I've had three in my life, unless you count the shirt I wore on the first day of kindergarten. It was royal blue with the word "BREAKIN'" emblazoned across the front in white puffy letters. I didn't have any break-dancing skills back then, but I wore it anyway with significant pride.
But that was before I knew what a dork was, so it probably doesn't count. Besides, it's one of those things that's dorky in retrospect, which also kind of disqualifies it from the running.
I purchased my first real dork shirt in 1994 in a Civil War bookstore in Nags Head, North Carolina. It was a gray XL t-shirt with the face of Union Colonel Joshua Lawrence Chamberlain centered within a circular gold frame flanked by Union and Confederate flags. At the time, I was in the middle of a serious Civil War phase, which had been inspired by both Ken Burns and the overly-long 1993 film Gettysburg. Chamberlain is a larger-than-life character in that film. Real hero material. I thought it would be cool to have a t-shirt with his face on it.
So I bought it, but never wore it in public. I kind of realized how dorky it was, and I was a little uncomfortable with wearing something with the Confederate flag on it. I didn't want anyone thinking I was, you know, racist. But I also didn't want to throw it away. So, I kept it in at the bottom of my t-shirt drawer. It's still there today.
Leo Tolstoy on it. I bought it at a Half Price Bookstore in 1997. I was a senior in high school and thought of myself as a kind of teenage champion of the working class. Bruce Springsteen music was the soundtrack of my life. I wore work boots and lots of denim everywhere I went. Tolstoy's peasant look gave off the right kind of vibe. What did it matter that I had only read 1/8th of War and Peace and nothing of Anna Karenina?
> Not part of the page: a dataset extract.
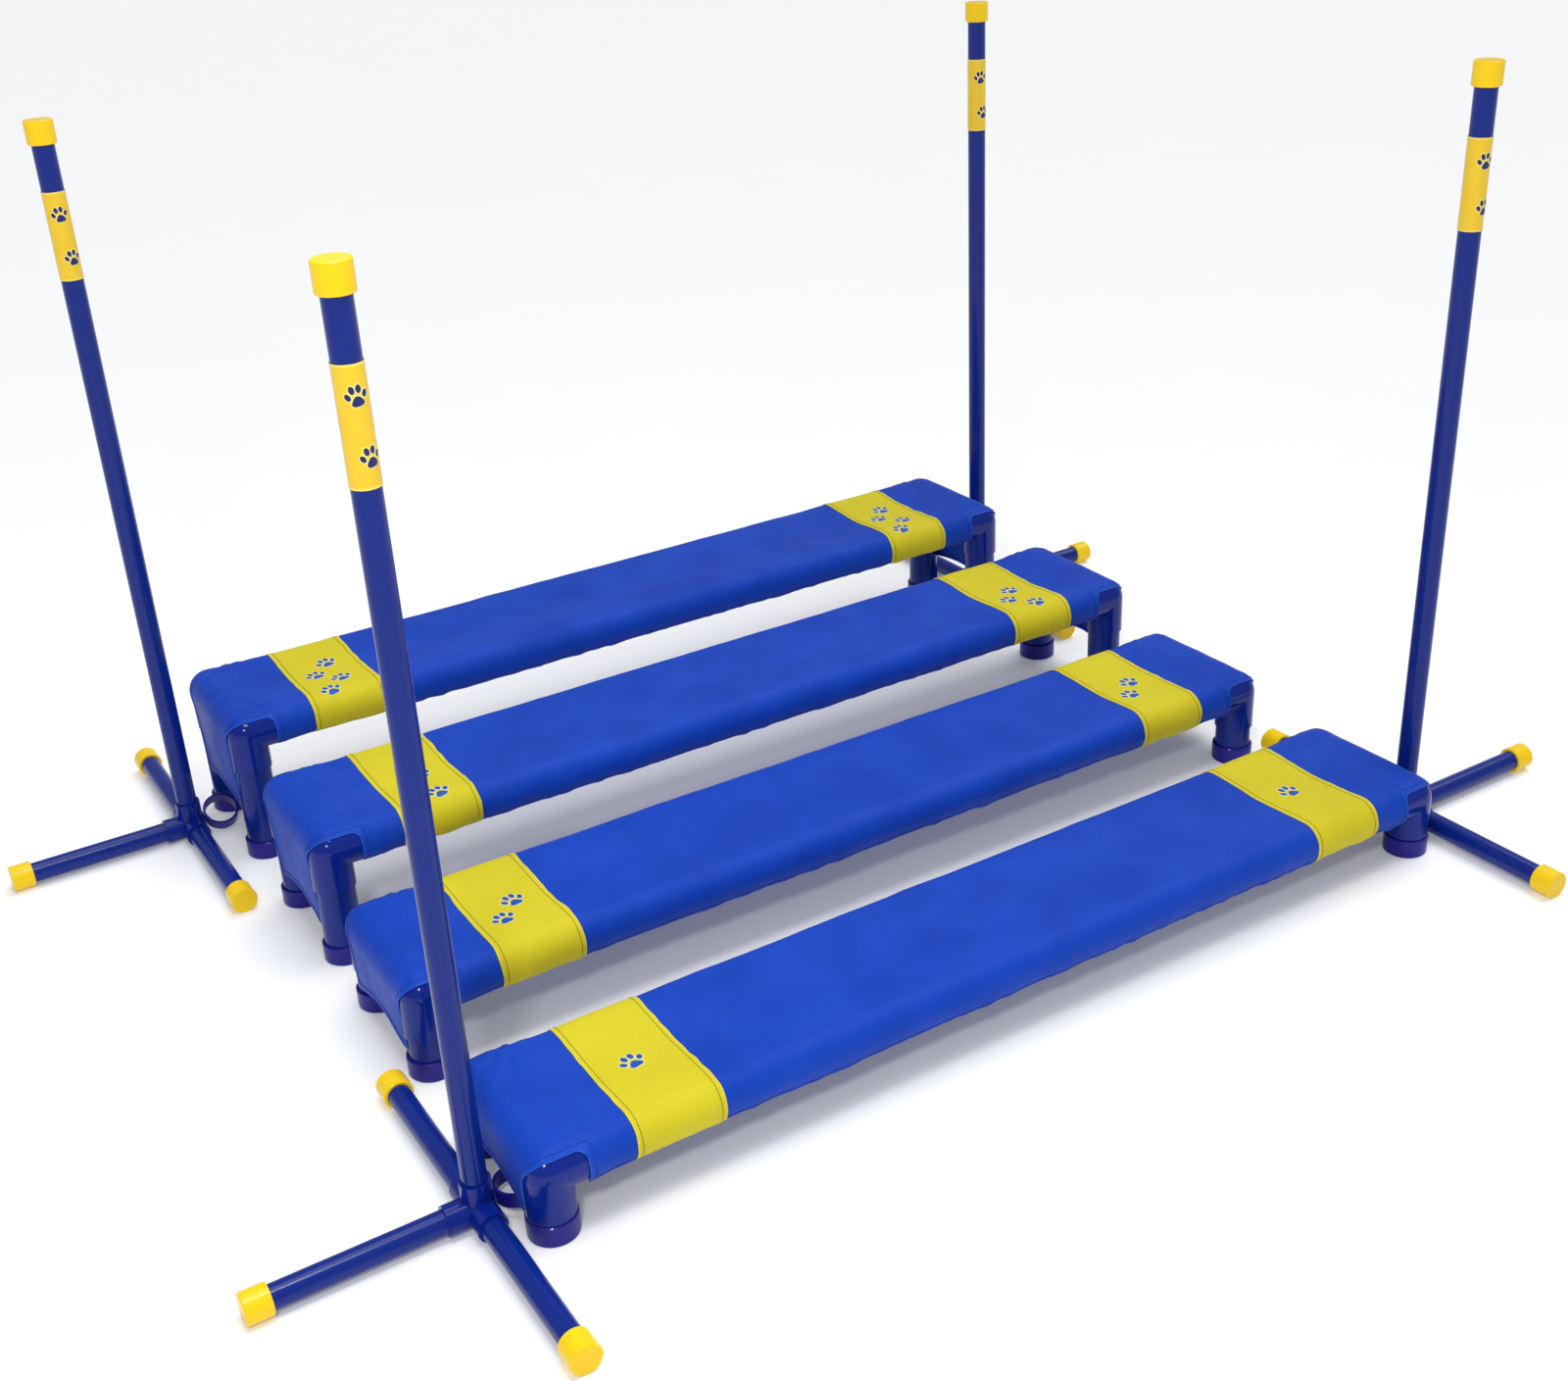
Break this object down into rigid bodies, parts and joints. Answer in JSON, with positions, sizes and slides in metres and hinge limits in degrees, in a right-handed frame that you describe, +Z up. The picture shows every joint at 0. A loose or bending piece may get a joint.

I'm not sure what happened to the Tolstoy shirt. I remember wearing it a few times to school and no one ever beat me up. Probably because they thought I was wearing a Santa Claus shirt.
Or they didn't give a crap.
Anyway, I probably threw the shirt out when I went to college. I was really into art back then, so it's possible that it got too stained with paint and India ink.
Yesterday I bought my most recent dork shirt. I was at Kohl's looking for a "cool" shirt when I came across a tan t-shirt with several Marvel Comics characters on it. It was pretty fly and on the discount rack ($4.00!). I grabbed it without hesitation. More than one cashier told me I got a great deal.
When the midnight showing of Captain America: The First Avenger rolls around, I know what I'll be wearing. Cap himself figures pretty prominently on the shirt. I'll be the envy of dorks everywhere. A real-life true believer.
Of course, I'm not sure how often I'll wear my Marvel Comics t-shirt. In reality, I'm not much of a t-shirt kind of guy anyway, especially when I wear pants. And my wife has already told me that I can't wear it with khaki shorts--apparently, tan shorts with a tan shirt looks lame--so that leaves me with a lot fewer options.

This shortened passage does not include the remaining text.